**Data shown**
━━━━━━━━━━

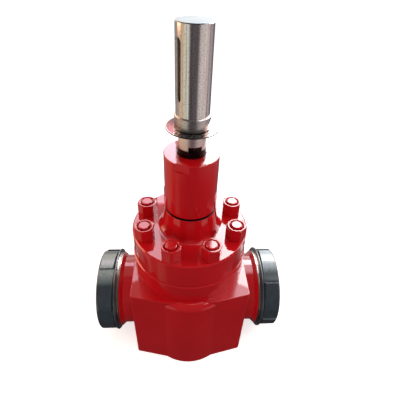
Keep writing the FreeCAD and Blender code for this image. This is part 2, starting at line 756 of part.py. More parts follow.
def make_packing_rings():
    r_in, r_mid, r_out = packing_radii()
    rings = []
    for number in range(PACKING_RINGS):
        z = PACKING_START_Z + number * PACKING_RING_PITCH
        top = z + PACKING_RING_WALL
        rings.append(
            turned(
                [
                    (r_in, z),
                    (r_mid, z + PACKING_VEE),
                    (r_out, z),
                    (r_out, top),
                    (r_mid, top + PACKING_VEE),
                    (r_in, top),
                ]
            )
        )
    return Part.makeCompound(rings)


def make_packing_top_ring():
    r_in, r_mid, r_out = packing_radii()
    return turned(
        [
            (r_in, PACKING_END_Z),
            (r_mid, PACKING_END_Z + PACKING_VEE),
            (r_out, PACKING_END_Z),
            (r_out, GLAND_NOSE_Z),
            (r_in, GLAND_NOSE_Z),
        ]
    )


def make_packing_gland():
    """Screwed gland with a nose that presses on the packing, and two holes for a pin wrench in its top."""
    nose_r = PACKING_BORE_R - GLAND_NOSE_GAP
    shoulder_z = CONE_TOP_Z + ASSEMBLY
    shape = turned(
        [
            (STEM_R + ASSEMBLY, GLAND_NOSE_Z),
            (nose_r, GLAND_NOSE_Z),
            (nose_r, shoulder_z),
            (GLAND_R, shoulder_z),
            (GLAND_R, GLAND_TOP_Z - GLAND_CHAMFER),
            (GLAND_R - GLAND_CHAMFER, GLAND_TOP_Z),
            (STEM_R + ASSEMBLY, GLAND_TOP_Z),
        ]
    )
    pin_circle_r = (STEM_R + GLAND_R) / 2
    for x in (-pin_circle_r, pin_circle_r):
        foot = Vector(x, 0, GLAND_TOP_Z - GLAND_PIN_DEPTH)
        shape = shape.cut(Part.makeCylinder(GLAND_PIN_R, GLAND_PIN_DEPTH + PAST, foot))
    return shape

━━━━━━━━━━

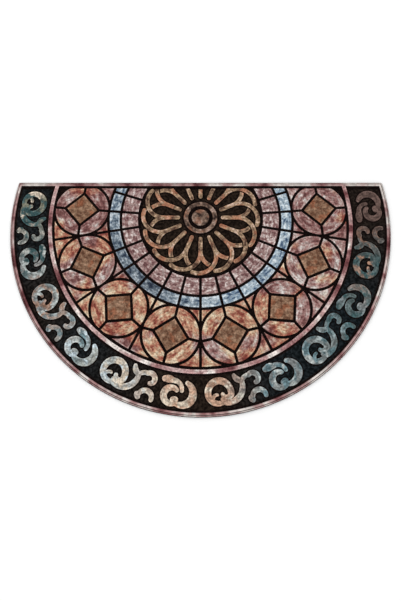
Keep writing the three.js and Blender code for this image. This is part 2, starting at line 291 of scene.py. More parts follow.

━━━━━━━━━━

**Work to complete**
Your task is to quote exactly the lines beginning with the one that contains "Keep writing the FreeCAD" and ending with the one that contains "return Part.makeCompound(rings)", with nothing left out or added.

**Exercise answer**
Keep writing the FreeCAD and Blender code for this image. This is part 2, starting at line 756 of part.py. More parts follow.
def make_packing_rings():
    r_in, r_mid, r_out = packing_radii()
    rings = []
    for number in range(PACKING_RINGS):
        z = PACKING_START_Z + number * PACKING_RING_PITCH
        top = z + PACKING_RING_WALL
        rings.append(
            turned(
                [
                    (r_in, z),
                    (r_mid, z + PACKING_VEE),
                    (r_out, z),
                    (r_out, top),
                    (r_mid, top + PACKING_VEE),
                    (r_in, top),
                ]
            )
        )
    return Part.makeCompound(rings)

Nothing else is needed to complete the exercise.